# Stated goal
Starting at the line containing "Write the FreeCAD", please quote every line up to and including the line containing "PANEL_THICK = 11.0", exactly, and nothing beyond.

═════ The input ═════

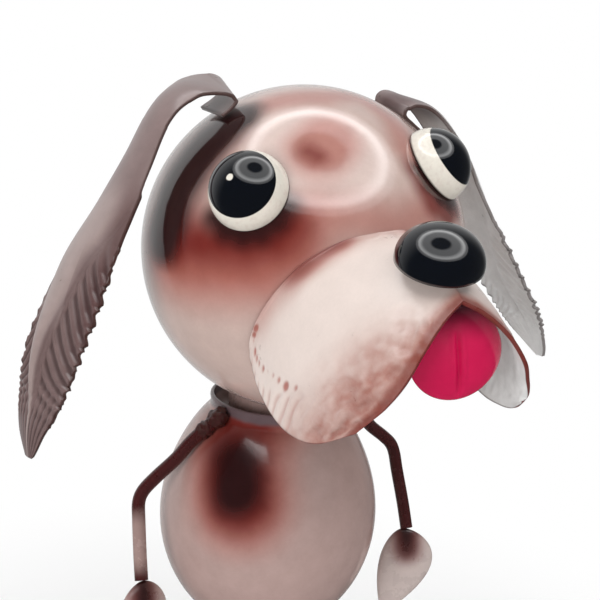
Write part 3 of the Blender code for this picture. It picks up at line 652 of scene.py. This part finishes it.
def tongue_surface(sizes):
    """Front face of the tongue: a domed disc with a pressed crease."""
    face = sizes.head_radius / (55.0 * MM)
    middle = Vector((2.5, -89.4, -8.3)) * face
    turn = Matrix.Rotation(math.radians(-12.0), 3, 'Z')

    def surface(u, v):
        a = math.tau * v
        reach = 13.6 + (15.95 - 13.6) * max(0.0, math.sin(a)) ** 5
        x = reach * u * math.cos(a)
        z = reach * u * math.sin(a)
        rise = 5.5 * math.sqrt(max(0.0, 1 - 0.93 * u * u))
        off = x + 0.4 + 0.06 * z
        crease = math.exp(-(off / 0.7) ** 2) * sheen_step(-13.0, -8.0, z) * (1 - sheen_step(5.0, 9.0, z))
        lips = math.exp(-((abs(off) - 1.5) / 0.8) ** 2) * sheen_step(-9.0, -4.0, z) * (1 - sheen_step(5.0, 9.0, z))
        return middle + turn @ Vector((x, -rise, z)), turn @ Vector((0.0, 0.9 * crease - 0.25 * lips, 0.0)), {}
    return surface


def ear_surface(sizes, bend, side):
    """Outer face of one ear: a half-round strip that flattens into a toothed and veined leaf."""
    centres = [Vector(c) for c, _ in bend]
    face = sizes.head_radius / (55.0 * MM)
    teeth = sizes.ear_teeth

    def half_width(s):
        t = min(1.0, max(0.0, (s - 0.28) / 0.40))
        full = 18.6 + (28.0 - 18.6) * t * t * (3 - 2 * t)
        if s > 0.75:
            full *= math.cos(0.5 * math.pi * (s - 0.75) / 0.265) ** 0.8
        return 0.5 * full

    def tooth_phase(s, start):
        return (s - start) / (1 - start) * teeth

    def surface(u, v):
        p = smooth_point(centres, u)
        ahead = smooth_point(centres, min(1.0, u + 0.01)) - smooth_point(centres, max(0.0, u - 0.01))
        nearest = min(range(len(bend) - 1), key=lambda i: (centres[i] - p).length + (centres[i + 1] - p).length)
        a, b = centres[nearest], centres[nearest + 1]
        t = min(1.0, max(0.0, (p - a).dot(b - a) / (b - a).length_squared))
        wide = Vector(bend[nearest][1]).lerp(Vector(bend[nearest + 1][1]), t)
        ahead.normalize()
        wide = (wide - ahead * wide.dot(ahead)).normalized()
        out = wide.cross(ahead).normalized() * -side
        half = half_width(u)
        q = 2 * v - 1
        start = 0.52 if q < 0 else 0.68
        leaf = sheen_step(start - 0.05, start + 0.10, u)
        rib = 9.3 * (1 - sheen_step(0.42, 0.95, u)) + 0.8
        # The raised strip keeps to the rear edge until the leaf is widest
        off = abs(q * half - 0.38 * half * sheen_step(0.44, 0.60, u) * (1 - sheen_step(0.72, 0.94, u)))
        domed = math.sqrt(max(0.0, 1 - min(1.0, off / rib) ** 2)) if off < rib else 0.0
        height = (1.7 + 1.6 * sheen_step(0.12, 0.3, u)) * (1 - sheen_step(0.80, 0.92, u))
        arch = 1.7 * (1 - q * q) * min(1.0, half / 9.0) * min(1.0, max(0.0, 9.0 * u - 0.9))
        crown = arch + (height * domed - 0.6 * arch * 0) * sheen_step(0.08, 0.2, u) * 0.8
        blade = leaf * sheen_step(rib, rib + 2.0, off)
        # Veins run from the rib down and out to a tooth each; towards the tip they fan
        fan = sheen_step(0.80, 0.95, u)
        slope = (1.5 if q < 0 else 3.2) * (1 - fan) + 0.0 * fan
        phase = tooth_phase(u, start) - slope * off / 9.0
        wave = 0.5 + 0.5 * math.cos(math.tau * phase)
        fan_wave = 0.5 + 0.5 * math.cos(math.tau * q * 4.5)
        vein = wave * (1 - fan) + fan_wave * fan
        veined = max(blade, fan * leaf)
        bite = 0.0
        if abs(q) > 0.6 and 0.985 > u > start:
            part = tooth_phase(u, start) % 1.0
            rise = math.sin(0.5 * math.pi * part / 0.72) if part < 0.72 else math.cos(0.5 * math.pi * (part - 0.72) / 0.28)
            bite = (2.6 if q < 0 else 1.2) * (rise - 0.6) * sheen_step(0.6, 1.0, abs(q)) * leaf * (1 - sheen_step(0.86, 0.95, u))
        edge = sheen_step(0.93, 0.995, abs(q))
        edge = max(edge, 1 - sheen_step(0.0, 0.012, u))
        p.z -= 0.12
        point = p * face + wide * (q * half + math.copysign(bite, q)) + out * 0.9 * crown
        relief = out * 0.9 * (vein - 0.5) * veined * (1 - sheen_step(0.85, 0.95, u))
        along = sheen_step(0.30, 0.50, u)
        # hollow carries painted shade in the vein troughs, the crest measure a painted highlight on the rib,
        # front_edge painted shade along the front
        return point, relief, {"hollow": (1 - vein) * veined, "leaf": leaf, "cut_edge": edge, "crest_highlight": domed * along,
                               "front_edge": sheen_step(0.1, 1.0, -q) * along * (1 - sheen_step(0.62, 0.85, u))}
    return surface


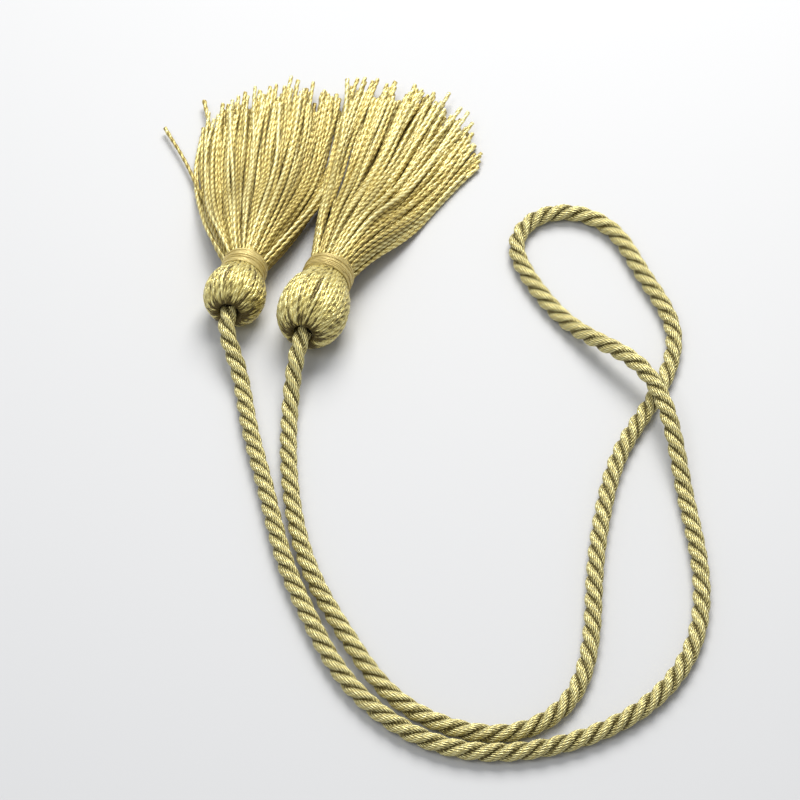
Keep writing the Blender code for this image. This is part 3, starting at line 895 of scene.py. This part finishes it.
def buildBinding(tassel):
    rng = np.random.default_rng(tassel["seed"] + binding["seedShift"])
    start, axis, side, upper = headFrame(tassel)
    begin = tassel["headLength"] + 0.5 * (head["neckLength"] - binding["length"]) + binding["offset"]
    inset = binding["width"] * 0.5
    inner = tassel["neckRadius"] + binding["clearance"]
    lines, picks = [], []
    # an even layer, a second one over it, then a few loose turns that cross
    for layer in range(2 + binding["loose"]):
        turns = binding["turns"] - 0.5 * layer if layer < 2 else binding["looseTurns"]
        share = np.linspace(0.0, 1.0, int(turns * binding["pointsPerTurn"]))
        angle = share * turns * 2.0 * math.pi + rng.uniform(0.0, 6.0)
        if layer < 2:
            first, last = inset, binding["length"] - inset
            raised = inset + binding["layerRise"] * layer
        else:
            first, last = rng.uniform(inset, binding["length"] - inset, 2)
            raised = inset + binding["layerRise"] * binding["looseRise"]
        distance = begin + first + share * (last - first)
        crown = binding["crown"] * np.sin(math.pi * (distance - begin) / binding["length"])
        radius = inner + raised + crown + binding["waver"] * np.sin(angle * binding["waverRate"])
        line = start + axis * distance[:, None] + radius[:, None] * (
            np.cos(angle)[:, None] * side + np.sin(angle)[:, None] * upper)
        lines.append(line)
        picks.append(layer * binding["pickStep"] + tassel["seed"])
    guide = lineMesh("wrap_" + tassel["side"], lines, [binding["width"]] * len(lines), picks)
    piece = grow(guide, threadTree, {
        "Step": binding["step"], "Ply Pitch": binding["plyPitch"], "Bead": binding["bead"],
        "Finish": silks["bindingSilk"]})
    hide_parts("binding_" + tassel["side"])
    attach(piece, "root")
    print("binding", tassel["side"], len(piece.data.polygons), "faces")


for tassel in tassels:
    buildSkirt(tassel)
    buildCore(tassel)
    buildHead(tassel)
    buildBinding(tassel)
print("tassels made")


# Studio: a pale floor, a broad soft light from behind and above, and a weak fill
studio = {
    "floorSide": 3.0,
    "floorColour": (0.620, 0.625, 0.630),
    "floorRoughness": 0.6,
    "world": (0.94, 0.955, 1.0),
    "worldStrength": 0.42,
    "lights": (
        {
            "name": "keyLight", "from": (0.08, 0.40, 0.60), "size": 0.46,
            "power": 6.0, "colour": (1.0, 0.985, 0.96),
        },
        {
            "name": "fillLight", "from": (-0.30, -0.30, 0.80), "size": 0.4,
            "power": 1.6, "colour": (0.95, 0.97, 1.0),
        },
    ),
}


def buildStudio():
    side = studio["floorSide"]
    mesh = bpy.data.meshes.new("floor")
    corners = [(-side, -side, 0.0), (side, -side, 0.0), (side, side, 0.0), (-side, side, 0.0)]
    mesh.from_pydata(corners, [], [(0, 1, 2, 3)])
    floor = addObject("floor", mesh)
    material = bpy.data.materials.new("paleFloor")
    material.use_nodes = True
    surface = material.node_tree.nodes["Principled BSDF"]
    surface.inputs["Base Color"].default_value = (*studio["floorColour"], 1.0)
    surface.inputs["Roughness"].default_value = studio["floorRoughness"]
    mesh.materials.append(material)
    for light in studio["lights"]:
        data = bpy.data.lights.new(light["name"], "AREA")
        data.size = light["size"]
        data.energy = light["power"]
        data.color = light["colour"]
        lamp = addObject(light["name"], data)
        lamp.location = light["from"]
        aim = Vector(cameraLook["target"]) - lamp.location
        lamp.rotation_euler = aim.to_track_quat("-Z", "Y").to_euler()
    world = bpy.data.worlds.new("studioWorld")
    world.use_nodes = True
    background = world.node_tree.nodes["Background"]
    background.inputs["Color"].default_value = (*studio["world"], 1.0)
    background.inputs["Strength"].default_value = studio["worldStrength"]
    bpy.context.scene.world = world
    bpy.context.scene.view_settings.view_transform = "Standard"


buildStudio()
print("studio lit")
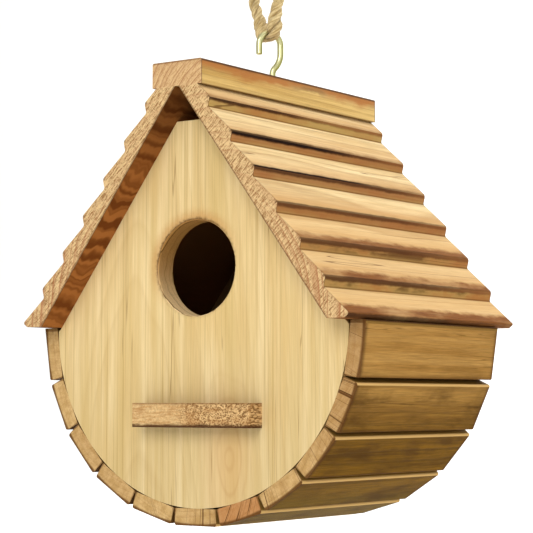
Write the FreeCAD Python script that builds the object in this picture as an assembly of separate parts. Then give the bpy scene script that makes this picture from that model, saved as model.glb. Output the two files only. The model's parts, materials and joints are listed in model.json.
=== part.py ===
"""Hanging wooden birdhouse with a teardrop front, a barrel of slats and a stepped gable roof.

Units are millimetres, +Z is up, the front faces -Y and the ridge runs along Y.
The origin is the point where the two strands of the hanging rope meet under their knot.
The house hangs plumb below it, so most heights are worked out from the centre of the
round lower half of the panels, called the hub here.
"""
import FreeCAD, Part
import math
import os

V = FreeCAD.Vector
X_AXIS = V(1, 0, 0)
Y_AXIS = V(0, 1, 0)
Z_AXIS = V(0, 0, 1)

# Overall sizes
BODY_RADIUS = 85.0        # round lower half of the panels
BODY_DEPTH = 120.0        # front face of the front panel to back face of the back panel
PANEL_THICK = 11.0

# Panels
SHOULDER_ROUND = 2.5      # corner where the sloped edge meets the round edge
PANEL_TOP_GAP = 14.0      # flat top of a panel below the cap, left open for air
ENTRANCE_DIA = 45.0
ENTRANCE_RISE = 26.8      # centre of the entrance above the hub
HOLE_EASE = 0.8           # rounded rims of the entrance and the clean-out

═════

# Exercise response
Write the FreeCAD Python script that builds the object in this picture as an assembly of separate parts. Then give the bpy scene script that makes this picture from that model, saved as model.glb. Output the two files only. The model's parts, materials and joints are listed in model.json.
=== part.py ===
"""Hanging wooden birdhouse with a teardrop front, a barrel of slats and a stepped gable roof.

Units are millimetres, +Z is up, the front faces -Y and the ridge runs along Y.
The origin is the point where the two strands of the hanging rope meet under their knot.
The house hangs plumb below it, so most heights are worked out from the centre of the
round lower half of the panels, called the hub here.
"""
import FreeCAD, Part
import math
import os

V = FreeCAD.Vector
X_AXIS = V(1, 0, 0)
Y_AXIS = V(0, 1, 0)
Z_AXIS = V(0, 0, 1)

# Overall sizes
BODY_RADIUS = 85.0        # round lower half of the panels
BODY_DEPTH = 120.0        # front face of the front panel to back face of the back panel
PANEL_THICK = 11.0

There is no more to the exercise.